Sur cette question des masques, force est de constater que les multiples initiatives citoyennes et les collectivités locales pallient les carences de l’Etat. Il y a plusieurs semaines, l’importation de masques fabriqués en Chine avait cruellement mis en lumière l’absence d’anticipation et de production en France. Malgré les demandes répétées de certains parlementaires, le pouvoir s’est refusé aux réquisitions d’entreprises. En matière d’intervention de l’Etat dans l’économie, il a été, en revanche, beaucoup plus prompt à faire voter un état « d’urgence sanitaire » lourd de menaces pour les salarié-e-s et pour le droit du travail, déjà mis à mal, de loi El Khomri en loi Macron.
Ceux qui ne masquent même plus leurs intentions
D’ailleurs, un collectif d’ « acteurs économiques » des Bouches-du-Rhône (comprendre : des chefs d’entreprise car les salarié-es ne sont jamais considérés comme des acteurs économiques, alors que les la période actuelle montre avec force que sans eux, et souvent les moins considérés, rien ne tourne dans le pays) n’ont pas tardé à s’engouffrer dans la brèche. Dans une lettre ouverte au Préfet, ils demandent « d’assouplir les verrous réglementaires et notamment de suspendre les arrêtés préfectoraux de fermeture par métier liés aux fédérations professionnelles et les arrêtés municipaux (travail dominical, horaires d’ouverture…) ». (3)

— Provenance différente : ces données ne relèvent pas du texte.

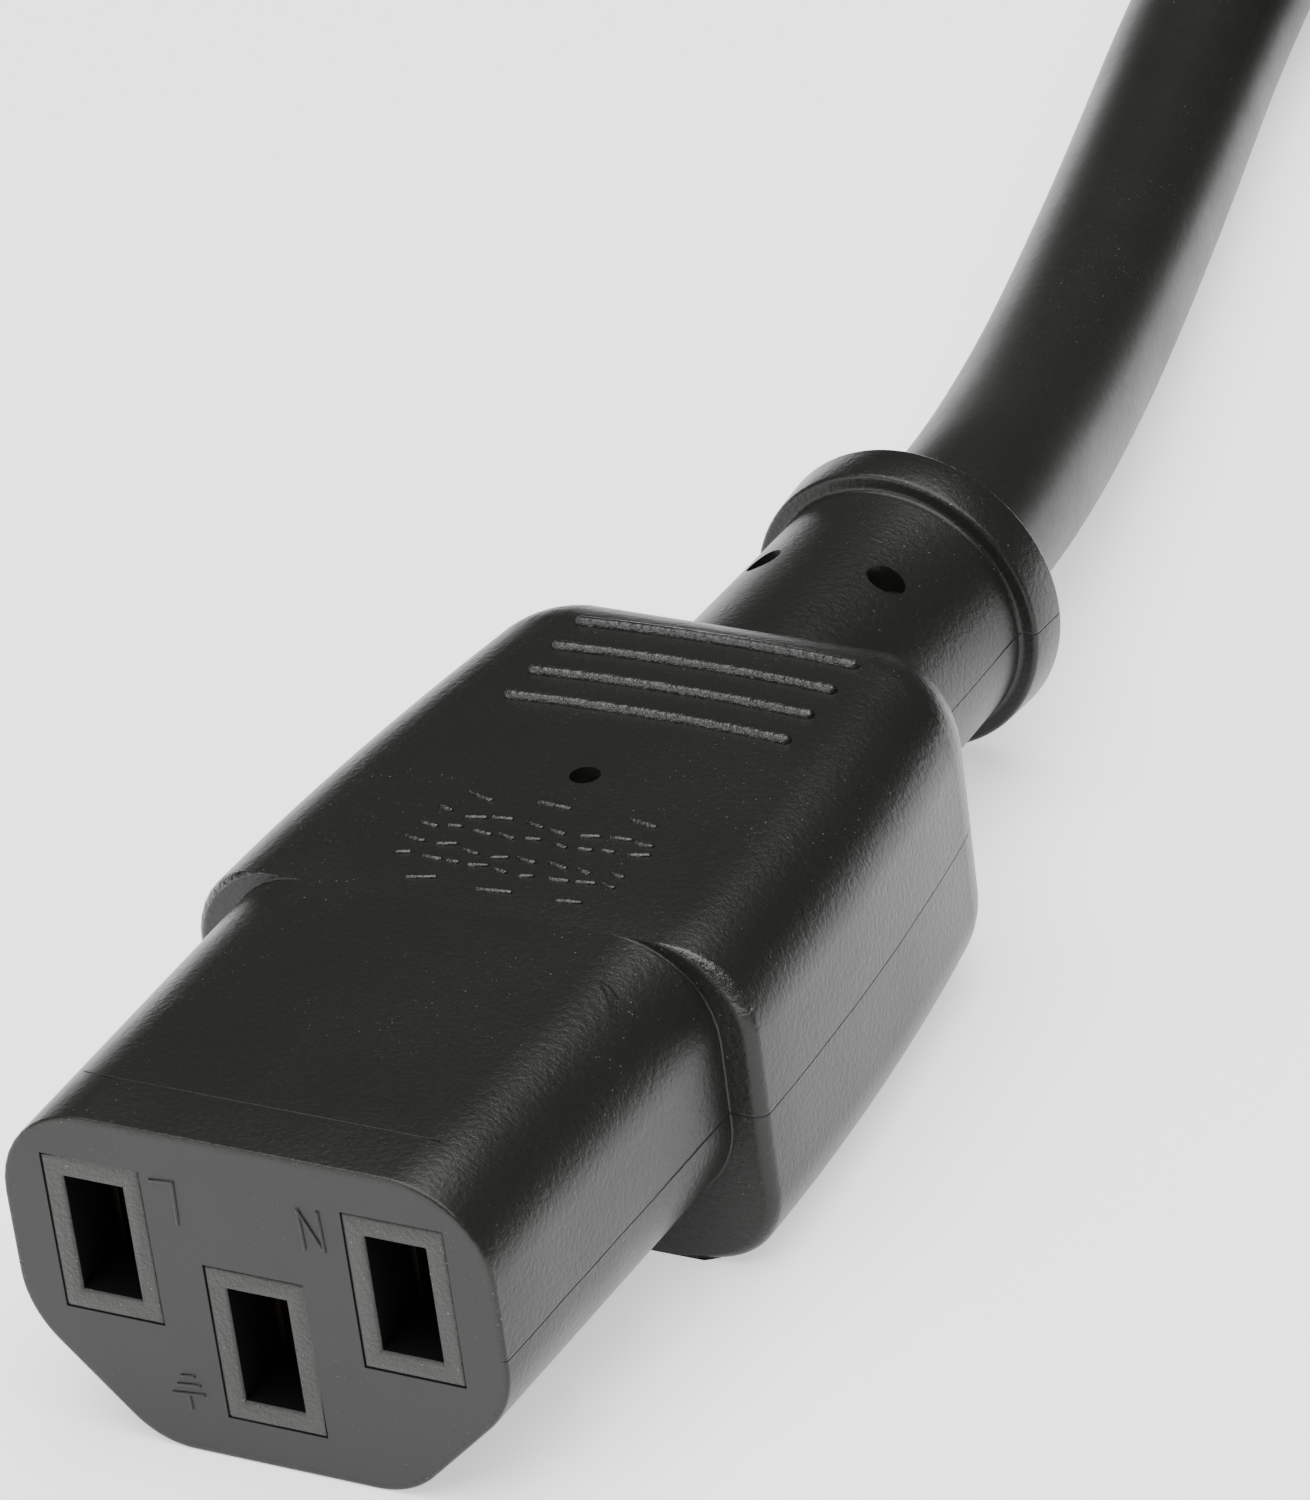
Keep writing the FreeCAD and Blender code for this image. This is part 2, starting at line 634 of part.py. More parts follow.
def connector_insert():
    body = connector_insert_block("ConnectorInsert", "0")
    slot = ("Sizes.slot_width", "Sizes.slot_height")
    chamber = ("Sizes.chamber_width", "Sizes.chamber_height")
    steps = [
        ("Slots", "0", "Sizes.slot_length", slot),
        ("Chambers", "-Sizes.slot_length", "Sizes.chamber_length", chamber),
    ]
    for name, offset, length, (width, height) in steps:
        sketch = sketch_on(body, f"ConnectorInsert{name}", "XZ_Plane", {"z": offset})
        for across, above in POLES.values():
            add_polygon(sketch, box_corners(across, f"{CONNECTOR_AXIS} + {above}", width, height))
        pocket_back(body, sketch, length)
    bores = [
        ("BarrelBores", BARREL_FRONT, "Sizes.barrel_length", BARREL_BORE),
        ("CoreBores", BARREL_BACK, "Sizes.core_seat", CORE_BORE),
    ]
    for name, start, length, diameter in bores:
        sketch = sketch_on(body, f"ConnectorInsert{name}", "XZ_Plane", {"z": f"-({start})"})
        for across, above in POLES.values():
            add_circle(sketch, across, f"{CONNECTOR_AXIS} + {above}", diameter)
        pocket_back(body, sketch, length)
    return body


def contact(pole):
    """A brass strip folded into two sprung leaves, with a crimp barrel behind."""
    across, above = POLES[pole]
    body = new_body(f"Contact{pole.capitalize()}")
    mouth = "(Sizes.slot_length + Sizes.mouth_setback)"
    pinch = f"({mouth} + Sizes.contact_pinch_depth)"
    root = f"({mouth} + Sizes.contact_length)"
    half_sheet = "Sizes.contact_sheet / 2"
    inner, outer = [], []
    for half, depth in (("contact_mouth", mouth), ("contact_pinch", pinch), ("contact_base", root)):
        outer.append((f"Sizes.{half} + {half_sheet}", depth))
        inner.append((f"Sizes.{half} - {half_sheet}", depth))
    outer[-1] = (outer[-1][0], BARREL_FRONT)
    right = inner[::-1] + outer
    left = [(f"-({x})", y) for x, y in reversed(right)]
    corners = [(f"{across} + ({x})", y) for x, y in right + left]
    height = f"{CONNECTOR_AXIS} + {above}"
    leaves = sketch_on(body, f"Contact{pole}Leaves", "XY_Plane", {"z": height})
    add_polygon(leaves, corners)
    extrude(body, leaves, "Sizes.contact_height", both_ways=True)
    barrel = sketch_on(body, f"Contact{pole}Barrel", "XZ_Plane", {"z": f"-{BARREL_FRONT}"})
    add_circle(barrel, across, height, "Sizes.barrel_diameter")
    add_circle(barrel, across, height, "Sizes.strand_diameter")
    pad_back(body, barrel, "Sizes.barrel_length")
    return body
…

Ces mêmes « acteurs économiques » « souhaitent par ailleurs que des dispositifs fiscaux incitatifs sur les heures supplémentaires soient mis en place pour encourager les salariés à étendre leurs horaires de travail s’ils le souhaitent ». Notez bien le « s’ils le souhaitent ». Ce collectif demande à ce que ces mesures soient effectives « au moins pendant douze mois » ! Moralité : c’est la fête à la déréglementation tous azimuts. A croire que la crise sanitaire serait une aubaine. Et pour celles et ceux qui souhaiteraient construire le « monde d’après » autrement, le message est clair : sachez qu’on ne vous laissera pas respirer, même si l’air des grandes villes fut plus sain durant 55 jours.
Si l’on met bout à bout les « revendications » de ces « acteurs économiques » bucco-rhodaniens, les « propositions » du très libéral Institut Montaigne et la diabolisation de la CGT qui a osé demander le report de la réouverture de l’usine Renault Sandouville, on voit que LEUR monde d’après ressemble furieusement à celui d’avant…en pire.
Morgan G.
(1) Blog d’Alain Barlatier
(2) Gérard Davet et Fabrice Lhomme : « 2010-2011. Le changement de doctrine », Le Monde du jeudi 7 mai 2020.